------ GIVEN DATA ------

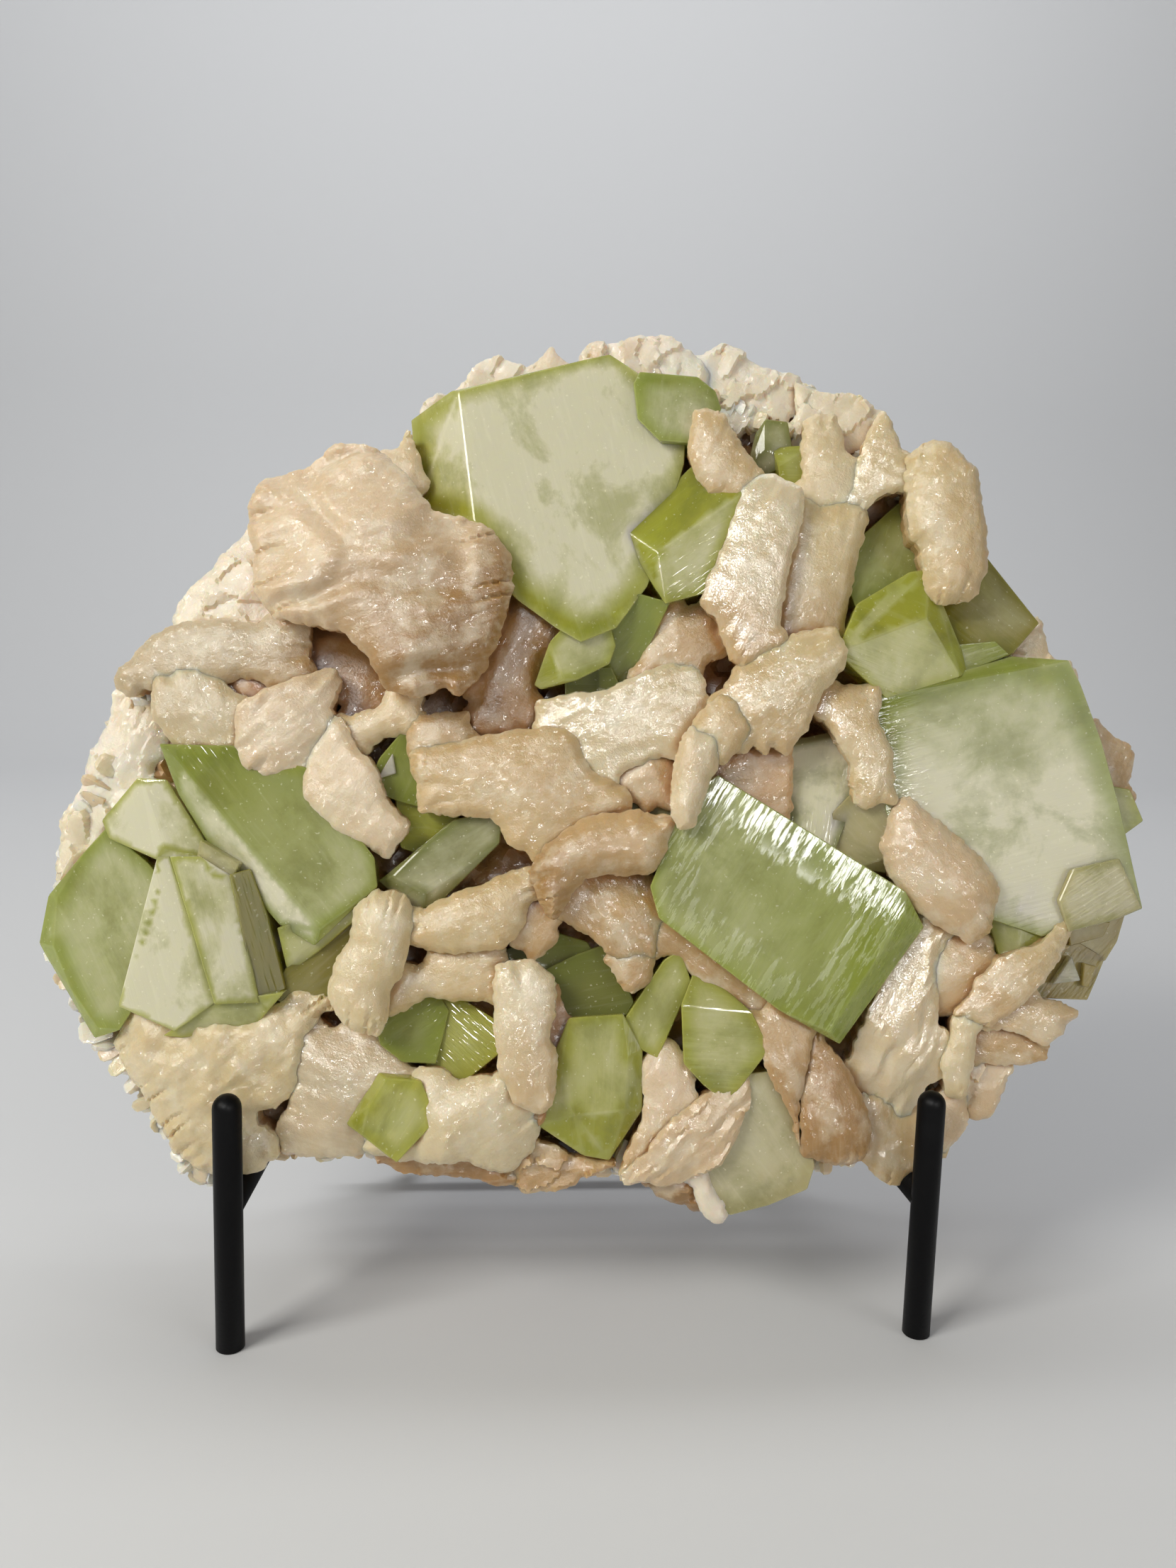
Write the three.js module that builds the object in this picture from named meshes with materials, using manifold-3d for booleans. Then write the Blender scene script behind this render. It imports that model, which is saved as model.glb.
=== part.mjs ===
// Apophyllite and stilbite crystals on basalt, leaning on a black steel rod stand.
// Millimetres, +Z up, front towards -Y, origin on the floor under the middle of the whole object.
// The constants are measured from the floor midway between the front posts.
import * as THREE from "three";
import { ConvexGeometry } from "three/addons/geometries/ConvexGeometry.js";
import { mergeVertices } from "three/addons/utils/BufferGeometryUtils.js";
import Module from "manifold-3d";

const wasm = await Module();
wasm.setup();

// Middle of the whole object, to the right of and behind the middle between the front posts.
const WHOLE_MIDDLE = [8.8, 52.6];

// Stand: front posts, arms that carry the specimen, leaning uprights, rear legs and cross bars.
const ROD_RADIUS = 4;
const BAR_RADIUS = 3;
const POST_HEIGHT = 75;
const POST_HALF_SPACING = 99.6;
const ARM_TOP = 46;
const ARM_END_Y = 73.5;
const ARM_TOE_IN = 4;
const UPRIGHT_TOP_Z = 172;
const UPRIGHT_LEAN = THREE.MathUtils.degToRad(12.5);
const UPRIGHT_TOE_IN = 10;
const LEG_OVERRUN = 1.15;
const REAR_FOOT_X = 55;
const REAR_FOOT_Y = 104;
const CROSS_BAR_HIGH_Z = 140;
const CROSS_BAR_LOW_Z = 18;
const CROSS_BAR_OVERHANG = 5;
const ROD_SIDES = 12;
const POST_CAP_STEPS = 3;

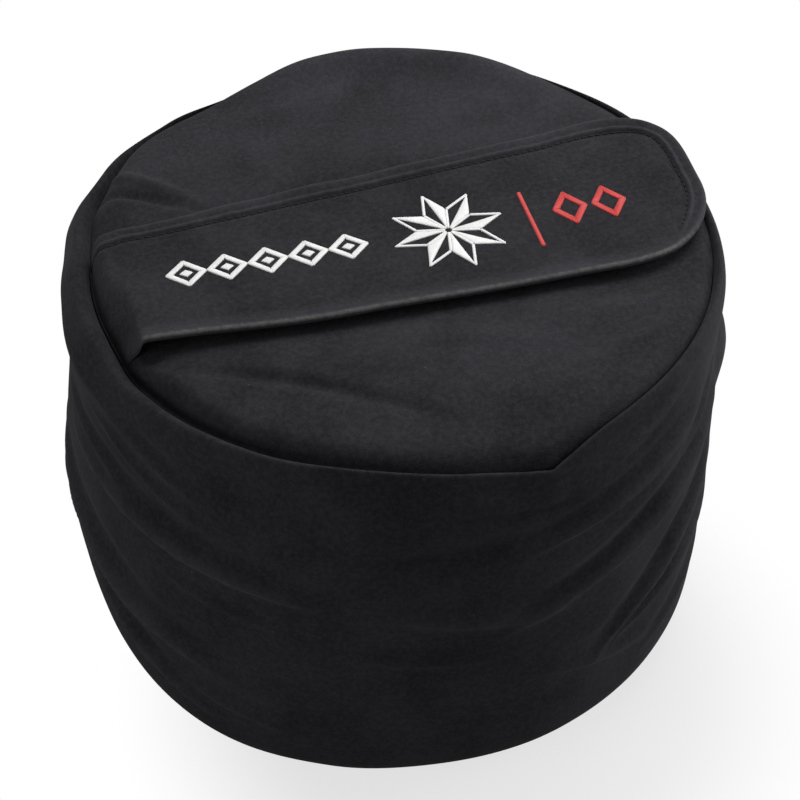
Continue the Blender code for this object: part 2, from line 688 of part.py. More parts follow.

------

> **EXERCISE**
Copy the data above exactly. Every line must be included.

> **RESULT**
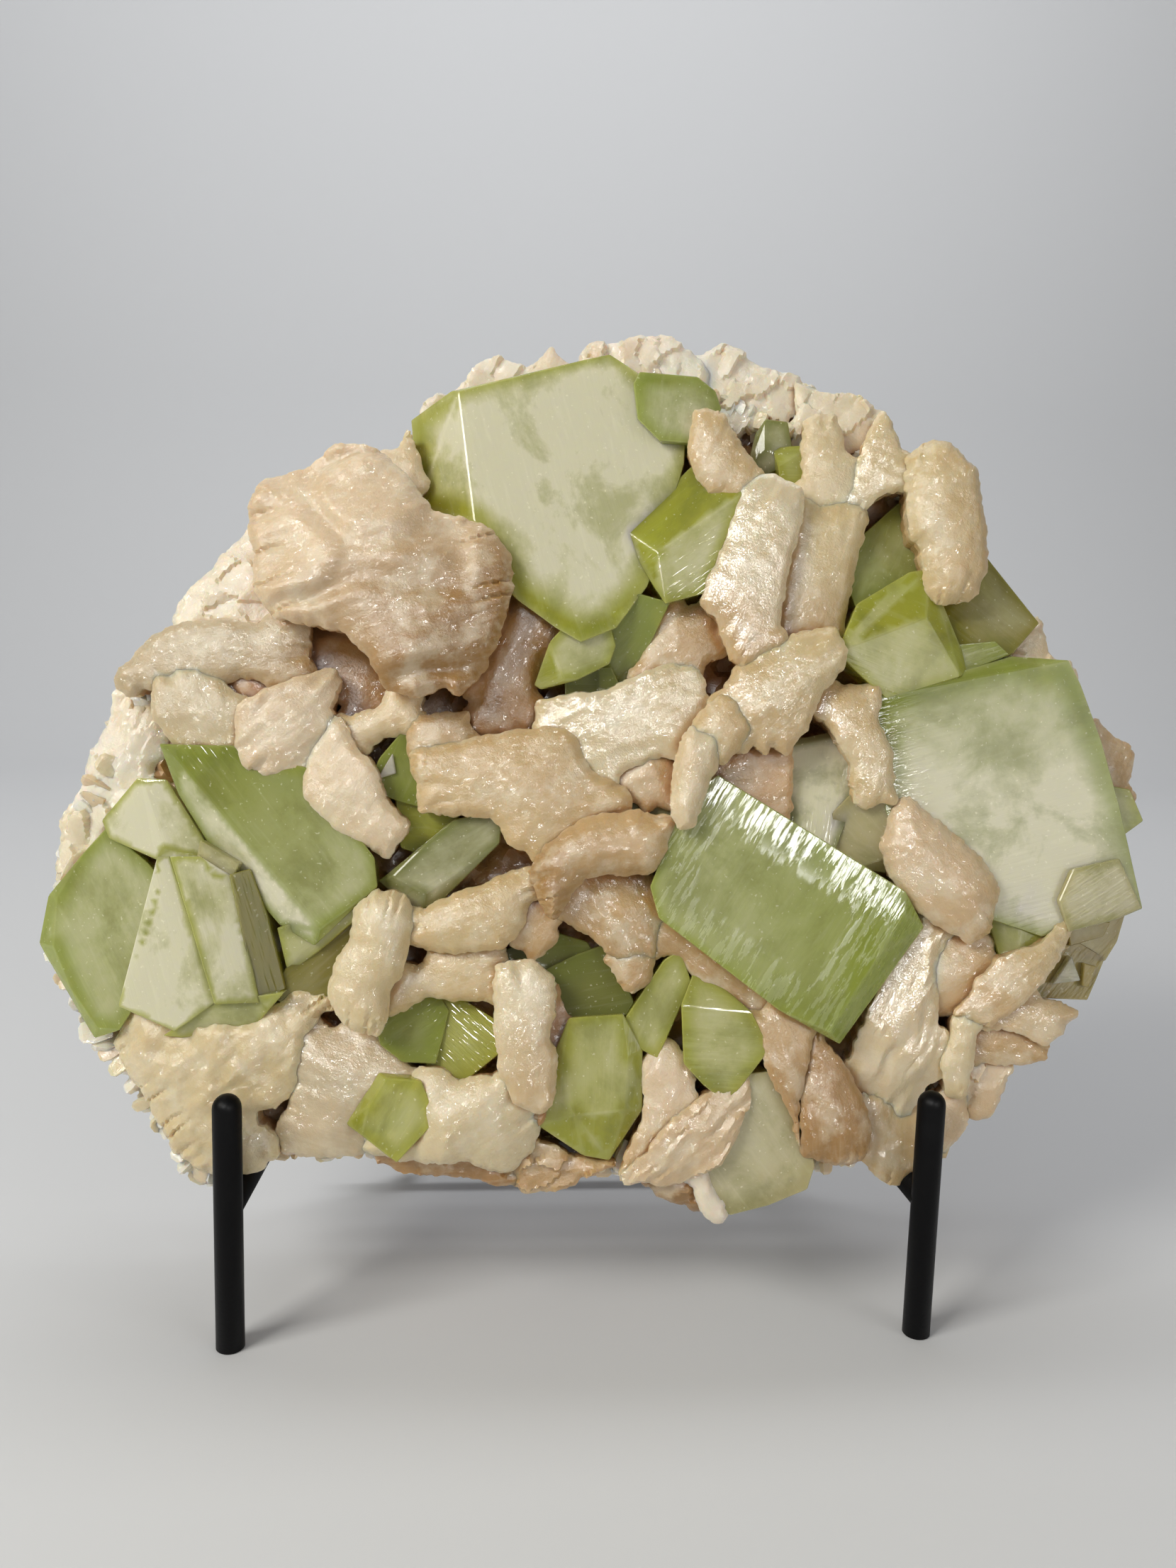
Write the three.js module that builds the object in this picture from named meshes with materials, using manifold-3d for booleans. Then write the Blender scene script behind this render. It imports that model, which is saved as model.glb.
=== part.mjs ===
// Apophyllite and stilbite crystals on basalt, leaning on a black steel rod stand.
// Millimetres, +Z up, front towards -Y, origin on the floor under the middle of the whole object.
// The constants are measured from the floor midway between the front posts.
import * as THREE from "three";
import { ConvexGeometry } from "three/addons/geometries/ConvexGeometry.js";
import { mergeVertices } from "three/addons/utils/BufferGeometryUtils.js";
import Module from "manifold-3d";

const wasm = await Module();
wasm.setup();

// Middle of the whole object, to the right of and behind the middle between the front posts.
const WHOLE_MIDDLE = [8.8, 52.6];

// Stand: front posts, arms that carry the specimen, leaning uprights, rear legs and cross bars.
const ROD_RADIUS = 4;
const BAR_RADIUS = 3;
const POST_HEIGHT = 75;
const POST_HALF_SPACING = 99.6;
const ARM_TOP = 46;
const ARM_END_Y = 73.5;
const ARM_TOE_IN = 4;
const UPRIGHT_TOP_Z = 172;
const UPRIGHT_LEAN = THREE.MathUtils.degToRad(12.5);
const UPRIGHT_TOE_IN = 10;
const LEG_OVERRUN = 1.15;
const REAR_FOOT_X = 55;
const REAR_FOOT_Y = 104;
const CROSS_BAR_HIGH_Z = 140;
const CROSS_BAR_LOW_Z = 18;
const CROSS_BAR_OVERHANG = 5;
const ROD_SIDES = 12;
const POST_CAP_STEPS = 3;

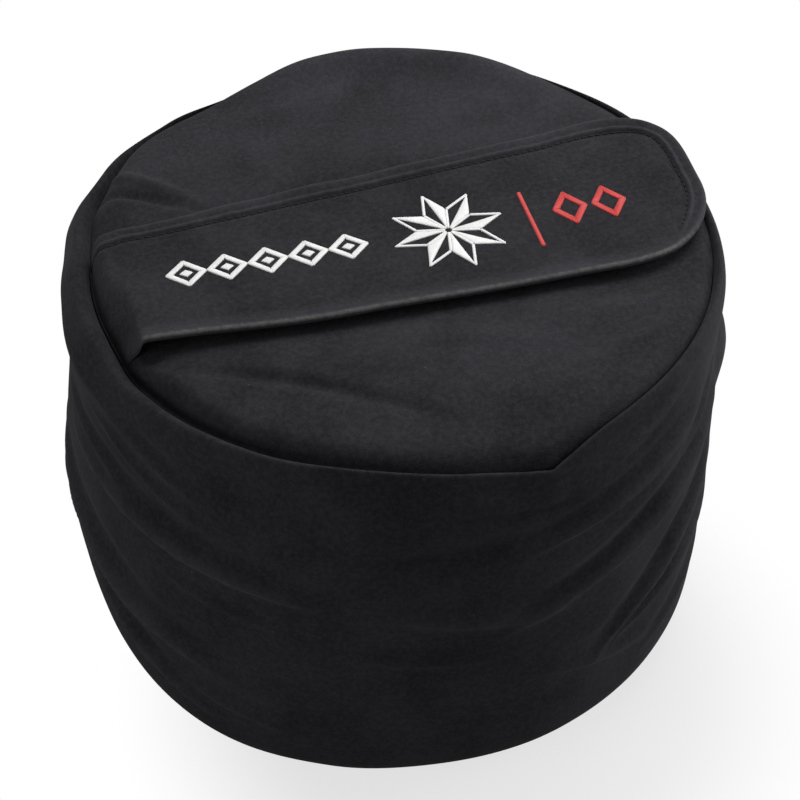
Continue the Blender code for this object: part 2, from line 688 of part.py. More parts follow.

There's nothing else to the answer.